Write out again the entries from the first line to the line that includes "of the pits.", keeping both of those lines.

____

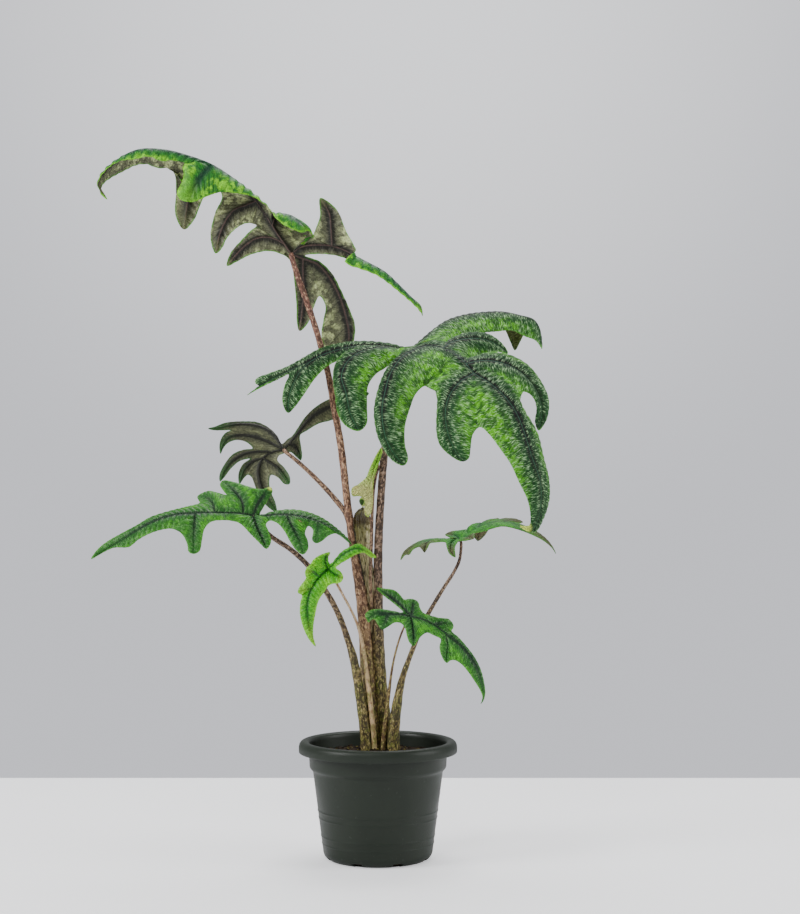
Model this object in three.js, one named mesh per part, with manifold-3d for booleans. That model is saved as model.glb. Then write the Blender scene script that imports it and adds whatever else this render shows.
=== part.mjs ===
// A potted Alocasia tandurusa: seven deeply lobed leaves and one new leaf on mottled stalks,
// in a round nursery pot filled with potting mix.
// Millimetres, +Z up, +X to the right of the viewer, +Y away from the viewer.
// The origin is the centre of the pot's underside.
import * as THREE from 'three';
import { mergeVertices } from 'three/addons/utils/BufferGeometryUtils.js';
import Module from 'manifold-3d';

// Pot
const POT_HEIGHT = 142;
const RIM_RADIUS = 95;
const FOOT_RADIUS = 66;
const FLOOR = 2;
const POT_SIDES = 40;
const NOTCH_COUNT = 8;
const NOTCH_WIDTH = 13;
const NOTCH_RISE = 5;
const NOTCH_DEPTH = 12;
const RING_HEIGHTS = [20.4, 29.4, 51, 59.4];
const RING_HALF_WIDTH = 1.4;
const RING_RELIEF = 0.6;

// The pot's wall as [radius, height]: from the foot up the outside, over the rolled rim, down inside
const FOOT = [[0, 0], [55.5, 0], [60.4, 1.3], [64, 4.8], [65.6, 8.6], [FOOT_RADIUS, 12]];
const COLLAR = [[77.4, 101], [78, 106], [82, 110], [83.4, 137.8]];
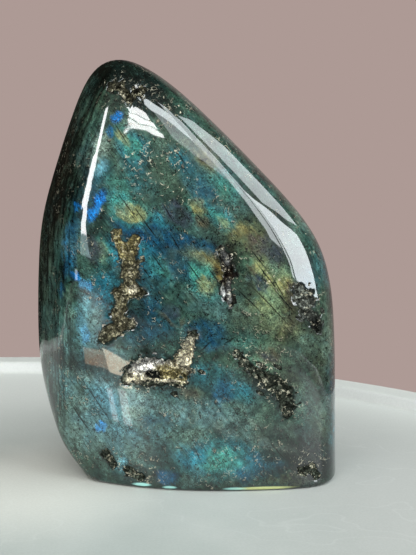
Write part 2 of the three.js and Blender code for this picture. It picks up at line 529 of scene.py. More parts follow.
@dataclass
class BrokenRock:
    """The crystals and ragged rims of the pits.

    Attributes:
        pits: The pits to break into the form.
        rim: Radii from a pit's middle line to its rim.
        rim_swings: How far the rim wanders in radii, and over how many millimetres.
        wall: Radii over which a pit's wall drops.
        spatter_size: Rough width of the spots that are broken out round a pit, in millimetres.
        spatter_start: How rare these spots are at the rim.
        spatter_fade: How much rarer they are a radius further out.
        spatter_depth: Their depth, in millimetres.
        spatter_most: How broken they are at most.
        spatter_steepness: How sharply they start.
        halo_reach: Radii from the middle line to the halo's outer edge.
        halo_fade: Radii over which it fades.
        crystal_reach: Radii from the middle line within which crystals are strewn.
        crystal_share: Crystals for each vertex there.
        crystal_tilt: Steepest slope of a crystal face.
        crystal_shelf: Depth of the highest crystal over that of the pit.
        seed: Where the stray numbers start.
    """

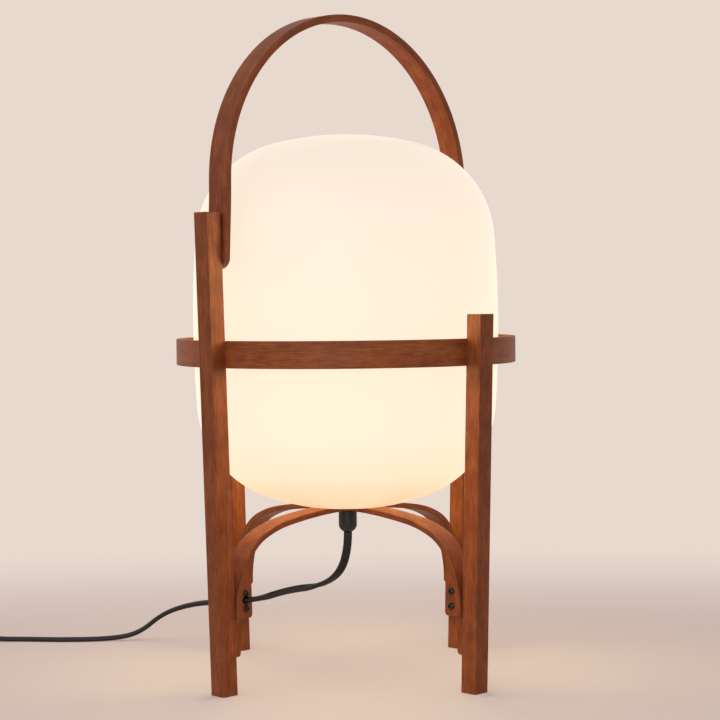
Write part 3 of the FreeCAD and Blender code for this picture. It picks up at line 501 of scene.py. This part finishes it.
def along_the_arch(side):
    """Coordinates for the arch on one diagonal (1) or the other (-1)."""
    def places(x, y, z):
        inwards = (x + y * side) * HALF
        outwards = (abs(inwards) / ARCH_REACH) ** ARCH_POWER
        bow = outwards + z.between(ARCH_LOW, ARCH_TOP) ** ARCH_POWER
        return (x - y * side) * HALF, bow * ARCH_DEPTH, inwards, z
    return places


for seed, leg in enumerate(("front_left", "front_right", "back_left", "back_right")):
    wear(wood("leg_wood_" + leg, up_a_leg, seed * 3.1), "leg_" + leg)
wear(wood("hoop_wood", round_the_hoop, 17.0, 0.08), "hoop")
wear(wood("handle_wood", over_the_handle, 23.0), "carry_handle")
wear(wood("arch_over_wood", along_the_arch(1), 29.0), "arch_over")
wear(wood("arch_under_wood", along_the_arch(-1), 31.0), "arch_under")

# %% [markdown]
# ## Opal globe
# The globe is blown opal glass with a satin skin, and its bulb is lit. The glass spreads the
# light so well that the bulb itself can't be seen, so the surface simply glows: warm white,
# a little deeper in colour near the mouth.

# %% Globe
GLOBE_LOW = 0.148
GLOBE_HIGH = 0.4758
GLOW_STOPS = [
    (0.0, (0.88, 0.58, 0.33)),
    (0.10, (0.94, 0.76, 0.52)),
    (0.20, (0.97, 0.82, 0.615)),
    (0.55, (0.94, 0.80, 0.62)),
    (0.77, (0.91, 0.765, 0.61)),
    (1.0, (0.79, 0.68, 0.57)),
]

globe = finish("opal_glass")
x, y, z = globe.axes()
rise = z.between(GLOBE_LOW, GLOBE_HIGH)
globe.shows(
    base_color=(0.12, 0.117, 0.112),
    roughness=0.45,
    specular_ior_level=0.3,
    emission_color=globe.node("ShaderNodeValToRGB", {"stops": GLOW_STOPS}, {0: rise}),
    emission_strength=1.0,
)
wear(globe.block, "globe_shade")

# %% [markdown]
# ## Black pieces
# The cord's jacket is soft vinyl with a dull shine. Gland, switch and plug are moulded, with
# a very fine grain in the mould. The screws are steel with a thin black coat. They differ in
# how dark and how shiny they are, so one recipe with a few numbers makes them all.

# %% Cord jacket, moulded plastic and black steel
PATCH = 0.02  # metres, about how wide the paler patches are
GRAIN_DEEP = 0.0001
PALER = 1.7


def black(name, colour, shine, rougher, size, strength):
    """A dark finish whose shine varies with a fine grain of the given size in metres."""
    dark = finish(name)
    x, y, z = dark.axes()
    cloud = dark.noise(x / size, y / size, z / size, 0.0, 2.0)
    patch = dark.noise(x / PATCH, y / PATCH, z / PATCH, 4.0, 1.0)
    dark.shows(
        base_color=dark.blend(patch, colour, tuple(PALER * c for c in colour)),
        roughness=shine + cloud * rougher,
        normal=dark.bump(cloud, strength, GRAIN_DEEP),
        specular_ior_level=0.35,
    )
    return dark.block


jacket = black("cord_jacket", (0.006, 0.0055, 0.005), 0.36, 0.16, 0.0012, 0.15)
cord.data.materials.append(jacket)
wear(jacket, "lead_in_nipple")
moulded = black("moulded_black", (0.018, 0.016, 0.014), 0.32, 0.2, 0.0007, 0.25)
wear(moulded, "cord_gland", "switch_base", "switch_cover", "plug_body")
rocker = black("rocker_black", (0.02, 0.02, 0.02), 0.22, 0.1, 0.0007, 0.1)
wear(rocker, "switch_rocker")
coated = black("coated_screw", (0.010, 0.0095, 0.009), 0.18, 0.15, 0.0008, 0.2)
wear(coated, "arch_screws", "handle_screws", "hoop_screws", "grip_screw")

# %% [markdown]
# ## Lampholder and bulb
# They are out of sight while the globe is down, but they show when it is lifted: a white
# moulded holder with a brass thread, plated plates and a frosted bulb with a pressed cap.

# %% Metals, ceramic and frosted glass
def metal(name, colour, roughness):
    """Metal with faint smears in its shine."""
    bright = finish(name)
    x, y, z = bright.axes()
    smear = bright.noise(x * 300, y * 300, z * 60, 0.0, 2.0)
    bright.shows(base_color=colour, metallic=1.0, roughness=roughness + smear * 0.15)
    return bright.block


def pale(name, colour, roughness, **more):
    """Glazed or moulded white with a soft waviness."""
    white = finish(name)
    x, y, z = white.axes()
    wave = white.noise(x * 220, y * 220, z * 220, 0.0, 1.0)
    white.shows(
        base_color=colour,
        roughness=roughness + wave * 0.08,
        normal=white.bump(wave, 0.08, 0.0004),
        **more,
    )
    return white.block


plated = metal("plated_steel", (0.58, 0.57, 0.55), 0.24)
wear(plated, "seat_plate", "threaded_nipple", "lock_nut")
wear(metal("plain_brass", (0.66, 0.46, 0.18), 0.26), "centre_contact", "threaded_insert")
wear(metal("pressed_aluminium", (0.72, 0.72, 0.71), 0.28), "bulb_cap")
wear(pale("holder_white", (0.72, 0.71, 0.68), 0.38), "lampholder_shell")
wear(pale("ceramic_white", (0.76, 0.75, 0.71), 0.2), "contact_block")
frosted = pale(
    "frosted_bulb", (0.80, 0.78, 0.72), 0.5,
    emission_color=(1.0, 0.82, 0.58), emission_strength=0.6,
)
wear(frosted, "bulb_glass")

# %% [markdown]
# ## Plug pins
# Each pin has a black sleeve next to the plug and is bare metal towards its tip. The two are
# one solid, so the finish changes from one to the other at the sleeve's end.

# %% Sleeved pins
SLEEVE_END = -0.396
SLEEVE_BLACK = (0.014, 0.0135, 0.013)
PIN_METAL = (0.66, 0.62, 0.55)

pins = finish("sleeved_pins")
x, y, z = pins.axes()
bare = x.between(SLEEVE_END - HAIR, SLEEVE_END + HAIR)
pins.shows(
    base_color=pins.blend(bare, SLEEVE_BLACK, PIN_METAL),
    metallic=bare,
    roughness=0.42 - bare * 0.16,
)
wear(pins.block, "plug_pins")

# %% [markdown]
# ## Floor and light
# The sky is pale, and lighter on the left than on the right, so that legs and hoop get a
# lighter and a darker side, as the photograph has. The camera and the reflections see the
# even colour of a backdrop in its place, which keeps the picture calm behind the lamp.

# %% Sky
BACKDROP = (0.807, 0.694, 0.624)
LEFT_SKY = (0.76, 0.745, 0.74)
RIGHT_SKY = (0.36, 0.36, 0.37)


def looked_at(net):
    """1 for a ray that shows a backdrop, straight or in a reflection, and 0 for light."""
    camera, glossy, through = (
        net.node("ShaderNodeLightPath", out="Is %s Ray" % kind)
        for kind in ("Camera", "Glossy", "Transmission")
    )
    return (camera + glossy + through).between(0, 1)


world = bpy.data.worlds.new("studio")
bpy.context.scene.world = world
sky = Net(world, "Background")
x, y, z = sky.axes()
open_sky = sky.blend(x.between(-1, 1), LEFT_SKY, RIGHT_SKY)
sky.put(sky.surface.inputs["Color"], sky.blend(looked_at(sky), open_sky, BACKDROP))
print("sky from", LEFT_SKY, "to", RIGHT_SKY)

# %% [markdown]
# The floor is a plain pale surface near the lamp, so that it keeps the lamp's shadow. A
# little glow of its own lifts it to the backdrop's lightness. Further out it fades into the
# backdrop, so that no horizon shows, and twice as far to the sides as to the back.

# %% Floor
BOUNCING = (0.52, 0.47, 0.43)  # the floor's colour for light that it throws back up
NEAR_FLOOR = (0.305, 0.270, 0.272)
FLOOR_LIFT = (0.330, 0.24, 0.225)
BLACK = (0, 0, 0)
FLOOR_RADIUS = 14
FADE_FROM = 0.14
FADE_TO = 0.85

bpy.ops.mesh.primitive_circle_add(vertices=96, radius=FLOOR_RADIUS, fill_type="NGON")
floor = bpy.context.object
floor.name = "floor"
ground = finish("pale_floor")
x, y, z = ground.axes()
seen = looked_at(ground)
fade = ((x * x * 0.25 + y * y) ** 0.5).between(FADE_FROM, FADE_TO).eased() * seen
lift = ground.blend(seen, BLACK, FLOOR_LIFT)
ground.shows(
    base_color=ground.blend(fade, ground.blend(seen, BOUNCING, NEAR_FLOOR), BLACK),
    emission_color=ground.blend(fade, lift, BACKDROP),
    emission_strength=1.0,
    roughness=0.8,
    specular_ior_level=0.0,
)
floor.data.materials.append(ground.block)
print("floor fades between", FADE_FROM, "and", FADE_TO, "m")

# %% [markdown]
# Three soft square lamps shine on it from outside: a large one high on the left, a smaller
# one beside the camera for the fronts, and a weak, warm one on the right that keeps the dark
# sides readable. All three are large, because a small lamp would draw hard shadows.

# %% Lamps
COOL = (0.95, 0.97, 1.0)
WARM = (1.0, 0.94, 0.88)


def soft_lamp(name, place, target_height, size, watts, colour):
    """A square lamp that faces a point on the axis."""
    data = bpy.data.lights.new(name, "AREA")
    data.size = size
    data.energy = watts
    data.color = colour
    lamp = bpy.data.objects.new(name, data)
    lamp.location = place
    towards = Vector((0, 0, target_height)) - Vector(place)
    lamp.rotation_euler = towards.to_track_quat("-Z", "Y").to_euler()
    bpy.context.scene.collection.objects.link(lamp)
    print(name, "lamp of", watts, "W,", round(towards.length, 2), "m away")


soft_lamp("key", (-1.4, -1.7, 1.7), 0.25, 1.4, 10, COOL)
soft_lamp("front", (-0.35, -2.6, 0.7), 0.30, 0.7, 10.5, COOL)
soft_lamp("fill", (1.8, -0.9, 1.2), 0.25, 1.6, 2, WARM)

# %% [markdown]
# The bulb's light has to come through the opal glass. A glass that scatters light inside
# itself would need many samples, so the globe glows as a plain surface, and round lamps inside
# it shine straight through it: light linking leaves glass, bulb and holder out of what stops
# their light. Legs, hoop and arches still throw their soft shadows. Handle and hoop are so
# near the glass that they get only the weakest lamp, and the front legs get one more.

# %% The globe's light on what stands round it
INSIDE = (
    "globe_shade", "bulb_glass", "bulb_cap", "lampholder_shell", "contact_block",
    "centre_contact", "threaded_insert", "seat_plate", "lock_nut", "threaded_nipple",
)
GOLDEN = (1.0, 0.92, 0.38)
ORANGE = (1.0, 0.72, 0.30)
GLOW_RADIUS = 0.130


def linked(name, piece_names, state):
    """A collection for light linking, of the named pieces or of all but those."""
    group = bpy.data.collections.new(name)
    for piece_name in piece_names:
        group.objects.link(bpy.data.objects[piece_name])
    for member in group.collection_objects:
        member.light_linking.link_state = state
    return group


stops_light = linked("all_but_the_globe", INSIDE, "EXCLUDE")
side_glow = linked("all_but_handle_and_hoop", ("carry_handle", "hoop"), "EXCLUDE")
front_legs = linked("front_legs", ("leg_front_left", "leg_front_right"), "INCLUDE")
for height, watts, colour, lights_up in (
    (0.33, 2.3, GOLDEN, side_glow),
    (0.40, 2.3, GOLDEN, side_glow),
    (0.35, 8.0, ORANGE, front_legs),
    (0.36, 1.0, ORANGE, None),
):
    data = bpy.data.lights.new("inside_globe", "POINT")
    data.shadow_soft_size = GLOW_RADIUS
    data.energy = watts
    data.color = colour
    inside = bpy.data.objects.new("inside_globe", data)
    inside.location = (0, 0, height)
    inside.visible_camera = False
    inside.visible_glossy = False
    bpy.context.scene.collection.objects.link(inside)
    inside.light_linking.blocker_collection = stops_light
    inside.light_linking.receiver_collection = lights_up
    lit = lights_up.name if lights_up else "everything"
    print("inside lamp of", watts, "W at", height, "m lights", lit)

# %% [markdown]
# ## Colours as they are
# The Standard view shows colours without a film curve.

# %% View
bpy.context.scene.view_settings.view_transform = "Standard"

____

### TASK ANSWER
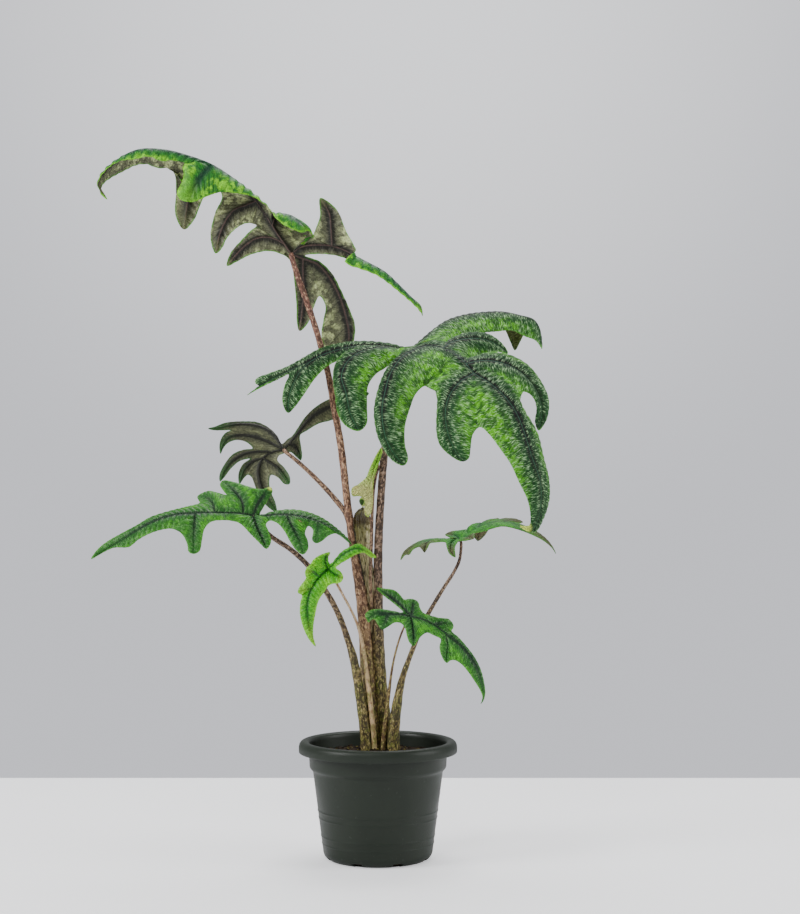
Model this object in three.js, one named mesh per part, with manifold-3d for booleans. That model is saved as model.glb. Then write the Blender scene script that imports it and adds whatever else this render shows.
=== part.mjs ===
// A potted Alocasia tandurusa: seven deeply lobed leaves and one new leaf on mottled stalks,
// in a round nursery pot filled with potting mix.
// Millimetres, +Z up, +X to the right of the viewer, +Y away from the viewer.
// The origin is the centre of the pot's underside.
import * as THREE from 'three';
import { mergeVertices } from 'three/addons/utils/BufferGeometryUtils.js';
import Module from 'manifold-3d';

// Pot
const POT_HEIGHT = 142;
const RIM_RADIUS = 95;
const FOOT_RADIUS = 66;
const FLOOR = 2;
const POT_SIDES = 40;
const NOTCH_COUNT = 8;
const NOTCH_WIDTH = 13;
const NOTCH_RISE = 5;
const NOTCH_DEPTH = 12;
const RING_HEIGHTS = [20.4, 29.4, 51, 59.4];
const RING_HALF_WIDTH = 1.4;
const RING_RELIEF = 0.6;

// The pot's wall as [radius, height]: from the foot up the outside, over the rolled rim, down inside
const FOOT = [[0, 0], [55.5, 0], [60.4, 1.3], [64, 4.8], [65.6, 8.6], [FOOT_RADIUS, 12]];
const COLLAR = [[77.4, 101], [78, 106], [82, 110], [83.4, 137.8]];
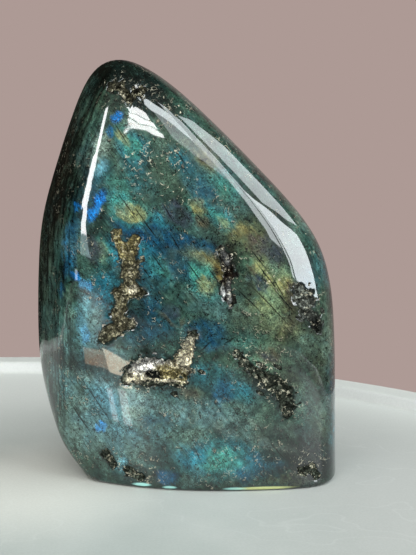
Write part 2 of the three.js and Blender code for this picture. It picks up at line 529 of scene.py. More parts follow.
@dataclass
class BrokenRock:
    """The crystals and ragged rims of the pits.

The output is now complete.